>> start
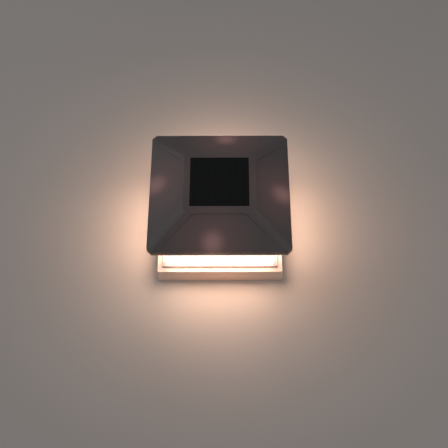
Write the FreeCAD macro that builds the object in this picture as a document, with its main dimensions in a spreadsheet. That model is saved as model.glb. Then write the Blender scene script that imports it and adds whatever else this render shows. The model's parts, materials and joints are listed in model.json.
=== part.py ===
import FreeCAD, Part
import math
import os
import Sketcher

# A square solar fence light, switched off or on by a slider under its cap.
# Frame: millimetres, +Z up, origin at the middle of the base's underside, front face towards -Y.
# The base sleeves over a square fence post. The head stands in the base's collar on four pegs and
# lifts straight off. The head's tray carries the lens, the LEDs, the control board and the battery bay.

SIZES = {
    # the whole light
    "cap_side": 148.0,
    # base
    "cap_overhang": 6.35,
    "base_height": 17.7,
    "base_wall": 3.0,
    "base_draft": 0.6,
    "base_corner_radius": 1.8,
    "base_edge_radius": 0.7,
    "deck_thickness": 3.0,
    "deck_rib_height": 3.0,
    "deck_rib_width": 2.4,
    "deck_rib_offset": 22.0,
    "ledge_width": 6.35,
    "collar_height": 2.6,
    "collar_wall": 2.3,
    "collar_draft": 0.6,
    "collar_corner_radius": 1.4,
    "post_screw_spacing": 80.0,
    "post_screw_hole_radius": 2.25,
    "post_screw_boss_radius": 6.0,
    "peg_boss_radius": 4.6,
    "drain_radius": 1.75,
    "drain_offset": 41.0,
    # lens
    "lens_clearance": 0.5,
    "lens_wall": 2.5,
    "lens_corner_radius": 1.5,
    "lens_flange_width": 6.0,
    "lens_flange_thickness": 2.0,
    "column_radius": 3.6,
    "column_inset": 6.0,
    "peg_radius": 2.5,
    "peg_length": 5.0,
    "peg_fit": 0.05,
    "flute_radius": 3.2,
    "flute_depth": 0.7,
    "flute_pitch": 6.4,
    # cap
    "cap_corner_clip": 4.6,
    "cap_edge_radius": 0.6,
    "light_gap": 46.8,
    "lip_height": 8.2,
    "lip_wall": 2.5,
    "roof_rise": 17.8,
    "roof_wall": 2.2,
    "frame_side": 75.0,
    "frame_corner_clip": 3.0,
    "hip_radius": 8.0,
    "field_setback": 1.5,
    "field_rim_gap": 2.0,
    "field_depth": 1.0,
    "field_hip_band": 7.8,
    "field_bend_radius": 8.0,
    "well_depth": 3.2,
    "well_clearance": 0.4,
    "lead_hole_radius": 4.0,
    "lead_hole_offset": 20.0,
    "post_radius": 3.5,
    "post_inset": 9.5,
    # solar panel
    "panel_side": 60.7,
    "foam_thickness": 0.6,
    "foam_width": 5.0,
    "panel_board_thickness": 1.2,
    "cell_thickness": 0.2,
    "cell_margin": 1.6,
    "cell_gap": 0.5,
    "glass_thickness": 1.0,
    # tray
    "tray_recess": 0.5,
    "tray_thickness": 2.5,
    "tray_clearance": 0.3,
    "tray_collar_wall": 1.8,
    "tray_collar_height": 3.0,
    "cup_radius": 4.6,
    "cup_height": 1.5,
    "cup_floor": 1.8,
    "seal_width": 2.0,
    "gasket_thickness": 1.0,
    "body_gap": 0.3,
    # screws
    "screw_radius": 1.4,
    "screw_hole_radius": 1.7,
    "screw_length": 7.0,
    "screw_head_radius": 2.7,
    "screw_head_height": 1.7,
    "small_screw_radius": 1.0,
    "small_screw_length": 5.0,
    "small_screw_head_radius": 1.9,
    "small_screw_head_height": 1.3,
    # battery bay and lid
    "battery_radius": 7.25,
    "battery_length": 50.5,
    "battery_nub_radius": 2.75,
    "battery_nub_height": 1.0,
    "battery_offset": 26.0,
    "battery_clearance": 0.4,
    "sleeve_thickness": 0.15,
    "sleeve_setback": 0.5,
    "contact_room": 2.6,
    "contact_thickness": 0.4,
    "contact_width": 9.0,
    "plus_boss_radius": 2.2,
    "minus_boss_radius": 3.6,
    "tab_reach": 2.5,
    "tab_lift": 1.0,
    "tab_height": 3.6,
    "bay_wall": 1.5,
    "bay_drop": 4.0,
    "lid_thickness": 1.8,
    "lid_seal_thickness": 0.8,
    "lid_seal_width": 1.2,
    "hinge_offset": 3.2,
    "hinge_pin_radius": 1.0,
    "hinge_fit": 0.05,
    "knuckle_radius": 2.2,
    "knuckle_length": 24.0,
    "ear_thickness": 3.0,
    "latch_width": 12.0,
    "latch_thickness": 1.2,
    "latch_height": 5.0,
    # electronics
    "led_board_side": 19.0,
    "board_thickness": 1.2,
    "led_board_standoff": 3.5,
    "led_standoff_spacing": 10.2,
    "led_radius": 1.5,
    "led_length": 3.8,
    "led_flange": 0.4,
    "led_flange_thickness": 1.0,
    "led_pin_spacing": 2.0,
    "led_pin_width": 0.5,
    "led_shift": 5.0,
    "led_setback": 2.0,
    "led_drop": 2.6,
    "led_lead_hole_radius": 2.0,
    "control_board_length": 46.0,
    "control_board_width": 24.0,
    "control_board_offset": 20.0,
    "standoff_height": 2.5,
    "standoff_radius": 2.6,
    "chip_length": 5.0,
    "chip_width": 4.0,
    "chip_height": 1.6,
    "chip_x": 9.0,
    "chip_y": 3.0,
    "inductor_radius": 3.0,
    "inductor_waist_radius": 2.3,
    "inductor_height": 4.5,
    "inductor_flange": 0.8,
    "inductor_x": 9.0,
    "inductor_y": 5.0,
    "capacitor_radius": 2.0,
    "capacitor_height": 5.6,
    "capacitor_foot_radius": 1.6,
    "capacitor_foot_height": 0.6,
    "capacitor_x": 13.0,
    "capacitor_y": 6.0,
    # internal wires
    "lead_radius": 0.6,
    "pad_inset": 3.0,
    "panel_pad_offset": 1.8,
    "panel_lead_offset": 5.0,
    "panel_lead_sway": 2.5,
    "battery_lead_run": 12.0,
    "battery_lead_rise": 6.0,
    "led_lead_offset": 1.0,
    "led_pad_offset": 2.6,
    "led_lead_rise": 5.0,
    # switch
    "switch_offset": 40.0,
    "switch_length": 12.0,
    "switch_width": 6.0,
    "switch_height": 5.0,
    "slider_travel": 4.0,
    "slider_length": 4.0,
    "slider_width": 3.0,
    "slider_drop": 1.6,
    "slider_stem": 2.0,
    "groove_width": 0.4,
    "groove_depth": 0.4,
    "slot_clearance": 0.3,
}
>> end
> **Set exercise**: Recopy the whole listing exactly.

> **Correct response**:
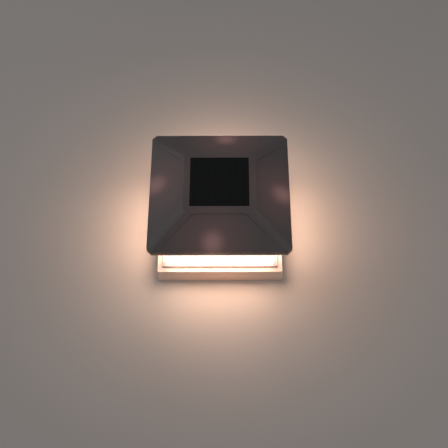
Write the FreeCAD macro that builds the object in this picture as a document, with its main dimensions in a spreadsheet. That model is saved as model.glb. Then write the Blender scene script that imports it and adds whatever else this render shows. The model's parts, materials and joints are listed in model.json.
=== part.py ===
import FreeCAD, Part
import math
import os
import Sketcher

# A square solar fence light, switched off or on by a slider under its cap.
# Frame: millimetres, +Z up, origin at the middle of the base's underside, front face towards -Y.
# The base sleeves over a square fence post. The head stands in the base's collar on four pegs and
# lifts straight off. The head's tray carries the lens, the LEDs, the control board and the battery bay.

SIZES = {
    # the whole light
    "cap_side": 148.0,
    # base
    "cap_overhang": 6.35,
    "base_height": 17.7,
    "base_wall": 3.0,
    "base_draft": 0.6,
    "base_corner_radius": 1.8,
    "base_edge_radius": 0.7,
    "deck_thickness": 3.0,
    "deck_rib_height": 3.0,
    "deck_rib_width": 2.4,
    "deck_rib_offset": 22.0,
    "ledge_width": 6.35,
    "collar_height": 2.6,
    "collar_wall": 2.3,
    "collar_draft": 0.6,
    "collar_corner_radius": 1.4,
    "post_screw_spacing": 80.0,
    "post_screw_hole_radius": 2.25,
    "post_screw_boss_radius": 6.0,
    "peg_boss_radius": 4.6,
    "drain_radius": 1.75,
    "drain_offset": 41.0,
    # lens
    "lens_clearance": 0.5,
    "lens_wall": 2.5,
    "lens_corner_radius": 1.5,
    "lens_flange_width": 6.0,
    "lens_flange_thickness": 2.0,
    "column_radius": 3.6,
    "column_inset": 6.0,
    "peg_radius": 2.5,
    "peg_length": 5.0,
    "peg_fit": 0.05,
    "flute_radius": 3.2,
    "flute_depth": 0.7,
    "flute_pitch": 6.4,
    # cap
    "cap_corner_clip": 4.6,
    "cap_edge_radius": 0.6,
    "light_gap": 46.8,
    "lip_height": 8.2,
    "lip_wall": 2.5,
    "roof_rise": 17.8,
    "roof_wall": 2.2,
    "frame_side": 75.0,
    "frame_corner_clip": 3.0,
    "hip_radius": 8.0,
    "field_setback": 1.5,
    "field_rim_gap": 2.0,
    "field_depth": 1.0,
    "field_hip_band": 7.8,
    "field_bend_radius": 8.0,
    "well_depth": 3.2,
    "well_clearance": 0.4,
    "lead_hole_radius": 4.0,
    "lead_hole_offset": 20.0,
    "post_radius": 3.5,
    "post_inset": 9.5,
    # solar panel
    "panel_side": 60.7,
    "foam_thickness": 0.6,
    "foam_width": 5.0,
    "panel_board_thickness": 1.2,
    "cell_thickness": 0.2,
    "cell_margin": 1.6,
    "cell_gap": 0.5,
    "glass_thickness": 1.0,
    # tray
    "tray_recess": 0.5,
    "tray_thickness": 2.5,
    "tray_clearance": 0.3,
    "tray_collar_wall": 1.8,
    "tray_collar_height": 3.0,
    "cup_radius": 4.6,
    "cup_height": 1.5,
    "cup_floor": 1.8,
    "seal_width": 2.0,
    "gasket_thickness": 1.0,
    "body_gap": 0.3,
    # screws
    "screw_radius": 1.4,
    "screw_hole_radius": 1.7,
    "screw_length": 7.0,
    "screw_head_radius": 2.7,
    "screw_head_height": 1.7,
    "small_screw_radius": 1.0,
    "small_screw_length": 5.0,
    "small_screw_head_radius": 1.9,
    "small_screw_head_height": 1.3,
    # battery bay and lid
    "battery_radius": 7.25,
    "battery_length": 50.5,
    "battery_nub_radius": 2.75,
    "battery_nub_height": 1.0,
    "battery_offset": 26.0,
    "battery_clearance": 0.4,
    "sleeve_thickness": 0.15,
    "sleeve_setback": 0.5,
    "contact_room": 2.6,
    "contact_thickness": 0.4,
    "contact_width": 9.0,
    "plus_boss_radius": 2.2,
    "minus_boss_radius": 3.6,
    "tab_reach": 2.5,
    "tab_lift": 1.0,
    "tab_height": 3.6,
    "bay_wall": 1.5,
    "bay_drop": 4.0,
    "lid_thickness": 1.8,
    "lid_seal_thickness": 0.8,
    "lid_seal_width": 1.2,
    "hinge_offset": 3.2,
    "hinge_pin_radius": 1.0,
    "hinge_fit": 0.05,
    "knuckle_radius": 2.2,
    "knuckle_length": 24.0,
    "ear_thickness": 3.0,
    "latch_width": 12.0,
    "latch_thickness": 1.2,
    "latch_height": 5.0,
    # electronics
    "led_board_side": 19.0,
    "board_thickness": 1.2,
    "led_board_standoff": 3.5,
    "led_standoff_spacing": 10.2,
    "led_radius": 1.5,
    "led_length": 3.8,
    "led_flange": 0.4,
    "led_flange_thickness": 1.0,
    "led_pin_spacing": 2.0,
    "led_pin_width": 0.5,
    "led_shift": 5.0,
    "led_setback": 2.0,
    "led_drop": 2.6,
    "led_lead_hole_radius": 2.0,
    "control_board_length": 46.0,
    "control_board_width": 24.0,
    "control_board_offset": 20.0,
    "standoff_height": 2.5,
    "standoff_radius": 2.6,
    "chip_length": 5.0,
    "chip_width": 4.0,
    "chip_height": 1.6,
    "chip_x": 9.0,
    "chip_y": 3.0,
    "inductor_radius": 3.0,
    "inductor_waist_radius": 2.3,
    "inductor_height": 4.5,
    "inductor_flange": 0.8,
    "inductor_x": 9.0,
    "inductor_y": 5.0,
    "capacitor_radius": 2.0,
    "capacitor_height": 5.6,
    "capacitor_foot_radius": 1.6,
    "capacitor_foot_height": 0.6,
    "capacitor_x": 13.0,
    "capacitor_y": 6.0,
    # internal wires
    "lead_radius": 0.6,
    "pad_inset": 3.0,
    "panel_pad_offset": 1.8,
    "panel_lead_offset": 5.0,
    "panel_lead_sway": 2.5,
    "battery_lead_run": 12.0,
    "battery_lead_rise": 6.0,
    "led_lead_offset": 1.0,
    "led_pad_offset": 2.6,
    "led_lead_rise": 5.0,
    # switch
    "switch_offset": 40.0,
    "switch_length": 12.0,
    "switch_width": 6.0,
    "switch_height": 5.0,
    "slider_travel": 4.0,
    "slider_length": 4.0,
    "slider_width": 3.0,
    "slider_drop": 1.6,
    "slider_stem": 2.0,
    "groove_width": 0.4,
    "groove_depth": 0.4,
    "slot_clearance": 0.3,
}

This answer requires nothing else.